Binary Cross-Entropy

Cross-entropy is used to measure the difference between two probability distributions. It is used as a similarity metric to tell how close one distribution of random events are to another, and is used for both classification (in the more general sense) as well as segmentation.

The binary cross-entropy (BCE) loss therefore attempts to measure the differences of information content between the actual and predicted image masks. It is more generally based on the Bernoulli distribution, and works best with equal data-distribution amongst classes. In other terms, image masks with very heavy class imbalance may (such as in finding very small, rare tumors from X-ray images) may not be adequately evaluated by BCE.

This is due to the fact that the BCE treats both positive (1) and negative (0) samples in the image mask equally. Since there may be an unequal distribution of pixels that represent a given object (say, a car from the first image above) and the rest of the image, the BCE loss may not effectively represent the performance of the deep-learning model.

Binary Cross Entropy is defined as:

L(y,\hat{y}) = -y\log(\hat{y}) - (1-y)log(1-\hat{y})

Quick primer on mathematical notation: if $y$ is our target image-segmentation mask, and $\hat{y}$ is our predicted mask from our deep-learning model, the loss measures the difference between what we want ( $y$ ) and what the model gave us ( $\hat{y}$ )

This has been implemented in TensorFlow's keras.losses package and as such, can be readily used as-is in your image segmentation models.

An adaptation of vanilla BCE has been weighted BCE, which weights positive pixels by some coefficient. It is heavily used in medical imaging (and other areas with highly skewed datasets). It is defined as follows:

L(y,\hat{y}) = -\beta y\log(\hat{y}) - (1-y)log(1-\hat{y})

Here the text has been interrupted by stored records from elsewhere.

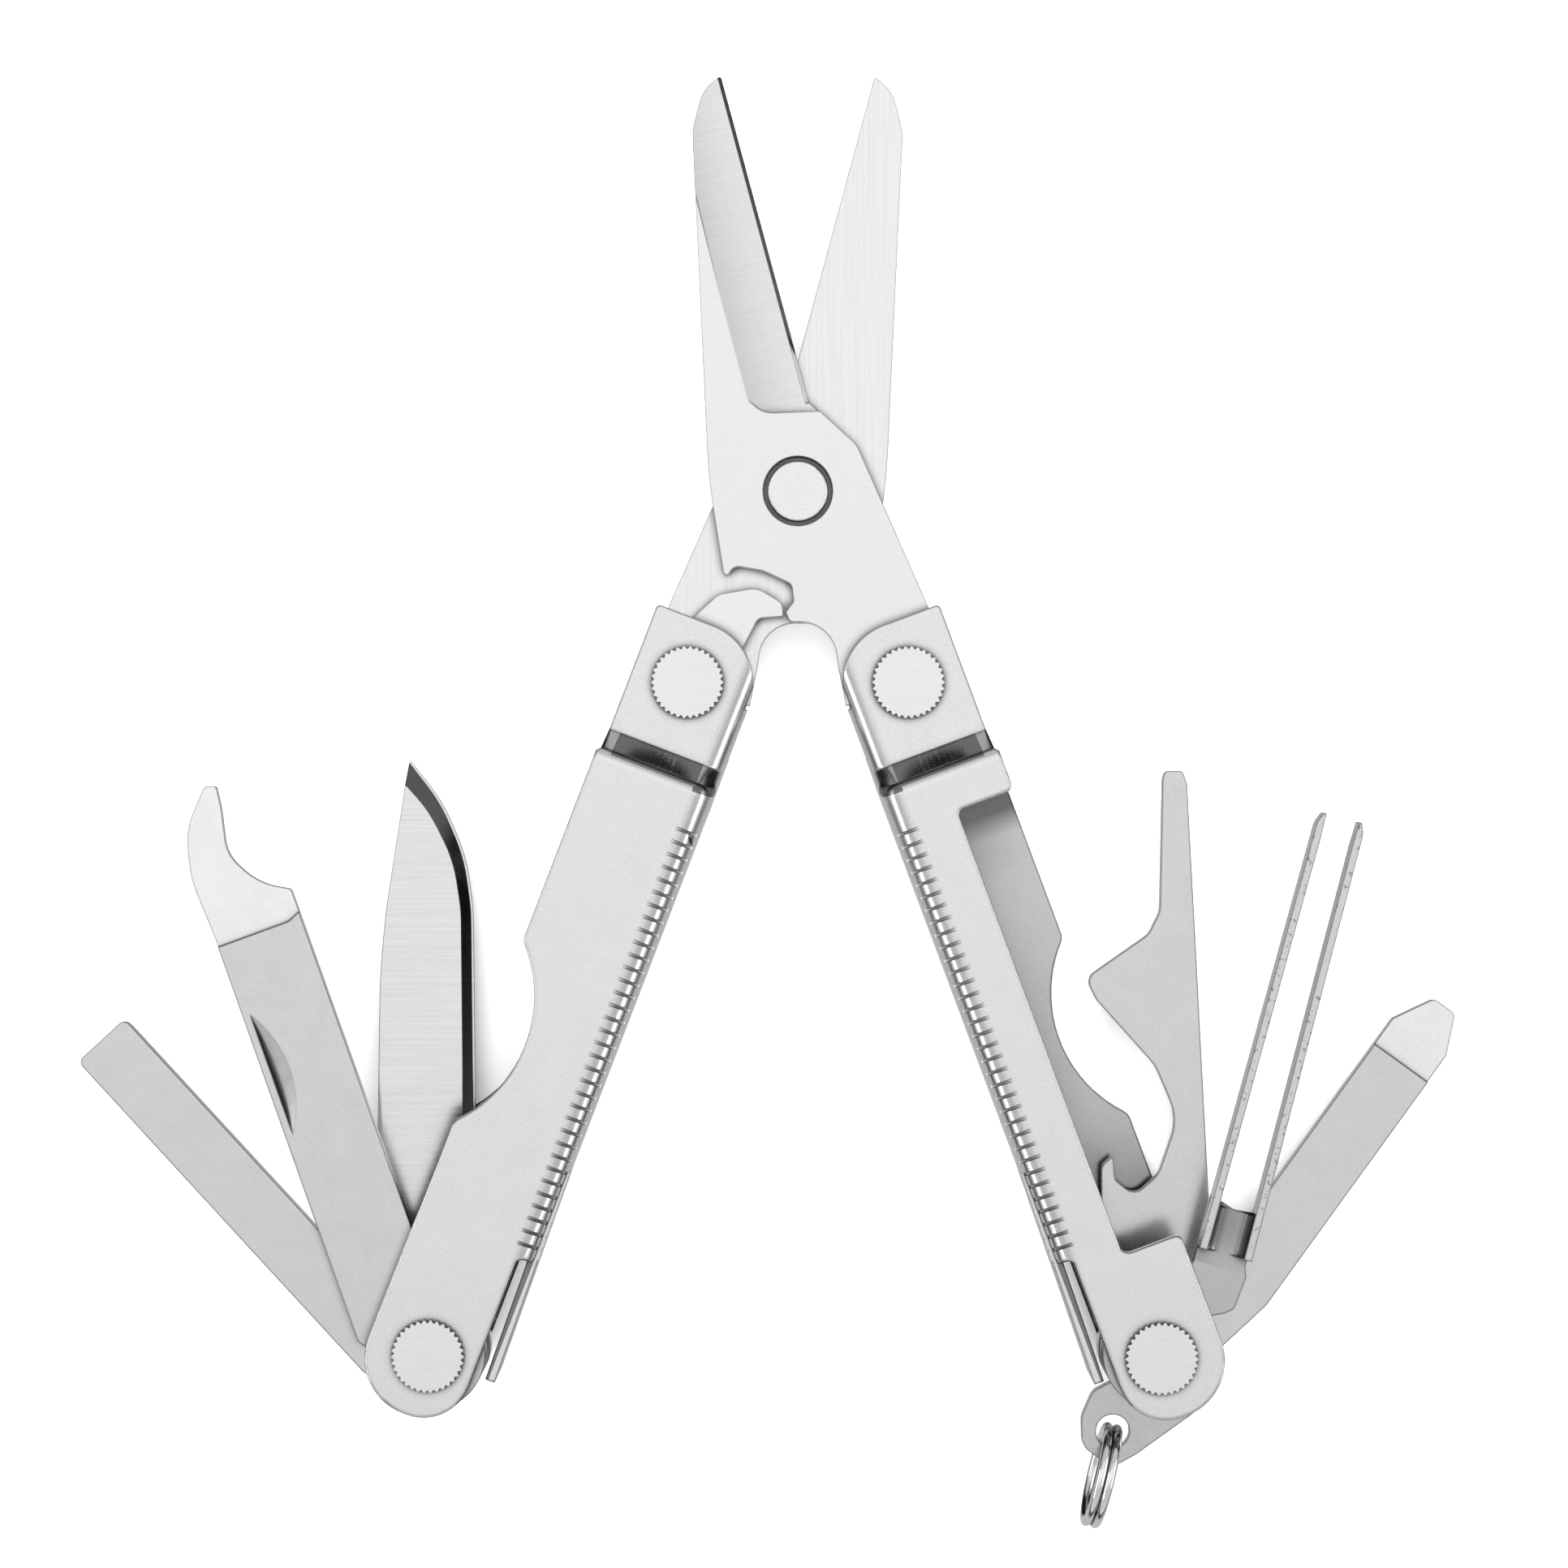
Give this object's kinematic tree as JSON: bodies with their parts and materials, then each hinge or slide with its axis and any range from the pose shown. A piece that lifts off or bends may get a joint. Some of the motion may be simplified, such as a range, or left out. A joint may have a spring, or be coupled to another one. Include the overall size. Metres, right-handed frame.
{
  "type": "scissor multi tool",
  "caption": "Pocket scissor multi tool with two folding butterfly handles that hold a knife, nail file, screwdrivers, bottle opener, tweezers and a key ring lever.",
  "frame": {"origin": "under the middle of the laid-out tool, at the level of the rear faces of the lower rivet heads", "axes": "+Y from the handles to the scissor tips, +Z through the thickness towards the front plates, +X to the right-hand handle"},
  "size_m": [0.1038, 0.1094, 0.0114],
  "materials": {
    "handle_steel": "tumbled satin stainless steel",
    "rivet_steel": "satin rivet head, toothed rim",
    "washer_steel": "plain turned steel",
    "scissor_steel": "satin body, hollow ground edge with fine grinding lines",
    "knife_steel": "ground blade with cross grinding lines and a bevelled edge",
    "spring_steel": "tumbled spring steel",
    "tool_steel": "tumbled stainless steel with faint mottling",
    "ring_steel": "bright plated wire"
  },
  "bodies": {
    "front_scissor": {"front_scissor_blade": "scissor_steel", "scissor_pivot": "rivet_steel"},
    "rear_scissor": {"rear_scissor_blade": "scissor_steel"},
    "spring_lever": {"scissor_spring_lever": "spring_steel"},
    "left_handle": {"left_handle_shell": "handle_steel", "scissor_leaf_spring": "spring_steel", "left_upper_rivet": "rivet_steel", "left_lower_rivet": "rivet_steel", "left_middle_spacer": "washer_steel", "knife_washer": "washer_steel"},
    "right_handle": {"right_handle_shell": "handle_steel", "right_upper_rivet": "rivet_steel", "right_lower_rivet": "rivet_steel", "right_upper_washer": "washer_steel", "right_middle_spacer": "washer_steel", "lanyard_washer": "washer_steel", "tweezers_washer": "washer_steel"},
    "knife_tool": {"knife": "knife_steel"},
    "nail_file_tool": {"nail_file": "tool_steel"},
    "flat_screwdriver_tool": {"flat_screwdriver": "tool_steel"},
    "bottle_opener_tool": {"bottle_opener": "tool_steel"},
    "tweezers_tool": {"tweezers": "tool_steel"},
    "cross_screwdriver_tool": {"cross_screwdriver": "tool_steel"},
    "lanyard": {"lanyard_lever": "tool_steel"},
    "ring": {"key_ring": "ring_steel"}
  },
  "joints": [
    {"name": "scissor_pivot", "type": "hinge", "parent": "front_scissor", "child": "rear_scissor", "pos_m": [0.00179, 0.0234, 0.0057], "axis": [0, 0, -1], "range_deg": [-25.8, 0]},
    {"name": "spring_lever_pivot", "type": "hinge", "parent": "rear_scissor", "child": "spring_lever", "pos_m": [-0.00649, 0.00898, 0.0066], "axis": [0, 0, 1], "range_deg": [0, 30.5]},
    {"name": "left_handle_fold", "type": "hinge", "parent": "rear_scissor", "child": "left_handle", "pos_m": [-0.00649, 0.00898, 0.0057], "axis": [0, 0, 1], "range_deg": [-164, 0]},
    {"name": "right_handle_fold", "type": "hinge", "parent": "front_scissor", "child": "right_handle", "pos_m": [0.01008, 0.00898, 0.0057], "axis": [0, 0, -1], "range_deg": [-164, 0]},
    {"name": "knife_fold", "type": "hinge", "parent": "left_handle", "child": "knife_tool", "pos_m": [-0.02575, -0.0412, 0.0028], "axis": [0, 0, 1], "range_deg": [-21.6, 158.4]},
    {"name": "nail_file_fold", "type": "hinge", "parent": "left_handle", "child": "nail_file_tool", "pos_m": [-0.02575, -0.0412, 0.0094], "axis": [0, 0, 1], "range_deg": [-40.6, 139.4]},
    {"name": "flat_screwdriver_fold", "type": "hinge", "parent": "left_handle", "child": "flat_screwdriver_tool", "pos_m": [-0.02575, -0.0412, 0.0082], "axis": [0, 0, 1], "range_deg": [-63.6, 116.4]},
    {"name": "bottle_opener_fold", "type": "hinge", "parent": "right_handle", "child": "bottle_opener_tool", "pos_m": [0.02885, -0.04138, 0.0032], "axis": [0, 0, -1], "range_deg": [-17.55, 162.45]},
    {"name": "tweezers_fold", "type": "hinge", "parent": "right_handle", "child": "tweezers_tool", "pos_m": [0.02885, -0.04138, 0.0079], "axis": [0, 0, -1], "range_deg": [-35.45, 144.55]},
    {"name": "cross_screwdriver_fold", "type": "hinge", "parent": "right_handle", "child": "cross_screwdriver_tool", "pos_m": [0.02885, -0.04138, 0.002], "axis": [0, 0, -1], "range_deg": [-56.35, 123.65]},
    {"name": "lanyard_lever_fold", "type": "hinge", "parent": "right_handle", "child": "lanyard", "pos_m": [0.02885, -0.04138, 0.0063], "axis": [0, 0, -1], "range_deg": [-55, 0]},
    {"name": "key_ring_swing", "type": "hinge", "parent": "lanyard", "child": "ring", "pos_m": [0.02509, -0.0491, 0.0063], "axis": [-0.9715, 0.2368, 0], "range_deg": [-40, 40]}
  ],
  "couplings": [
    {"joint": "spring_lever_pivot", "follows": "scissor_pivot", "ratio": -1.15}
  ]
}
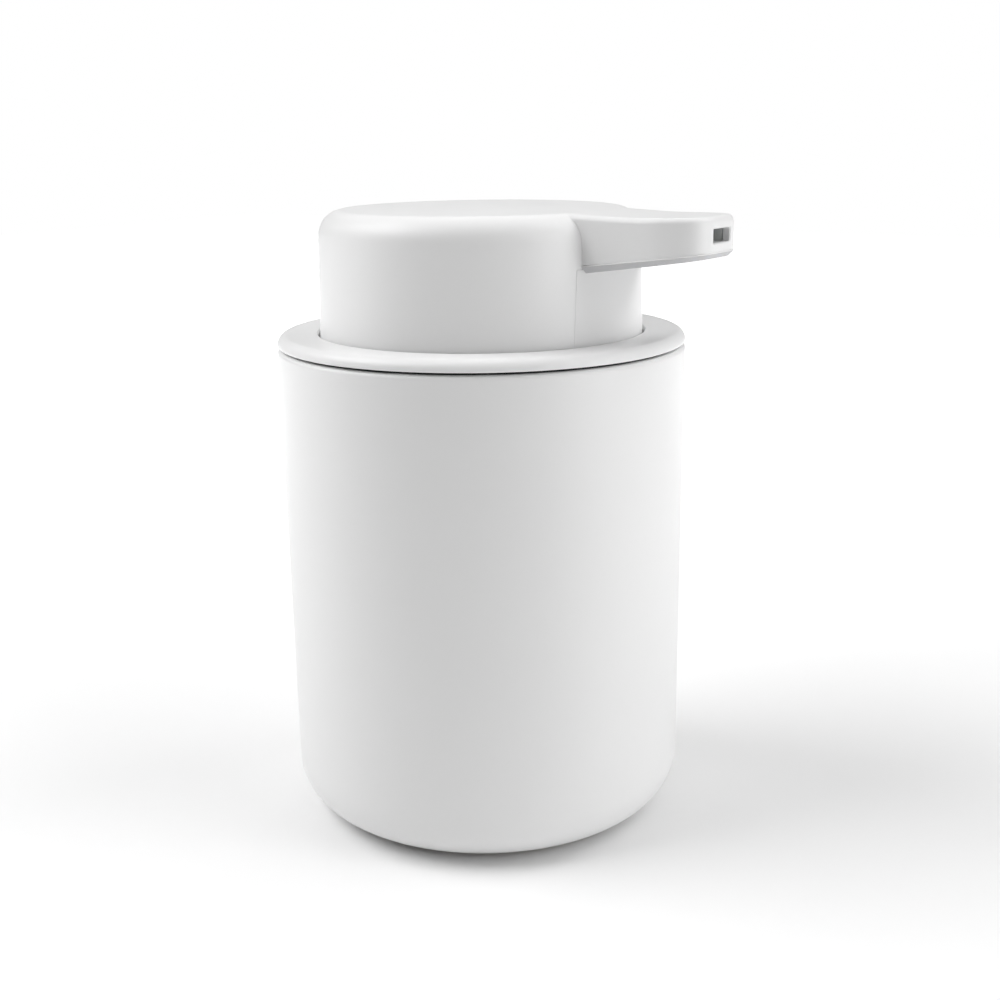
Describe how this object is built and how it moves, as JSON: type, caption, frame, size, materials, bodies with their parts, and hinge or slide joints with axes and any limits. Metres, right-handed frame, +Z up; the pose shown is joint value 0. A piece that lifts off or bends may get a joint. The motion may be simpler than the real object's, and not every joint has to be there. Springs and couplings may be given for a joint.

The $\beta$ parameter can be tuned, for example: to reduce the number of false-negative pixels, $\beta > 1$ , in order to reduce the number of false positives, set $\beta < 1$

Dice Coefficient

This is a widely-used loss to calculate the similarity between images and is similar to the Intersection-over-Union heuristic. The Dice Coefficient has as such, been adapted to a loss function as the Dice Loss:

DL(y, \hat{y}) = 1 - \frac{2y\hat{y}+1}{y+\hat{y}+1}

A common criticism is the nature of its resulting search space, which is non-convex, several modifications have been made to make the Dice Loss more tractable for solving using methods such as L-BFGS and Stochastic Gradient Descent. The Dice Loss can be implemented in TensorFlow by subclassing tf.keras.losses as following:



class DiceLoss(tf.keras.losses.Loss):
    def __init__(self, smooth=1e-6, gama=2):
        super(DiceLoss, self).__init__()
        self.name = 'NDL'
        self.smooth = smooth
        self.gama = gama

    def call(self, y_true, y_pred):
        y_true, y_pred = tf.cast(
            y_true, dtype=tf.float32), tf.cast(y_pred, tf.float32)
        nominator = 2 * \
            tf.reduce_sum(tf.multiply(y_pred, y_true)) + self.smooth
        denominator = tf.reduce_sum(
            y_pred ** self.gama) + tf.reduce_sum(y_true ** self.gama) + self.smooth
        result = 1 - tf.divide(nominator, denominator)
        return result

Shape-Aware Loss

The U-Net paper forced their fully-connected convolutional network to learn small separation borders by using a pre-computed weight map for each ground truth pixel. This was aimed at compensating for the different frequency of pixels from certain classes in the training data set, and is computed using morphological operations. This weight map was computed as:

w(\bold{x}) = w_c(\bold{x}) + w_0 e^{-\frac{ (d_1(\bold{x}) + d_2(\bold{x}))^2}{2\sigma^2}}

The $d_1$ and $d_2$ functions give distances to the nearest and second nearest cells. $w_c$ is manually tuned to weight classes of instances of objects within an image depending on class distribution.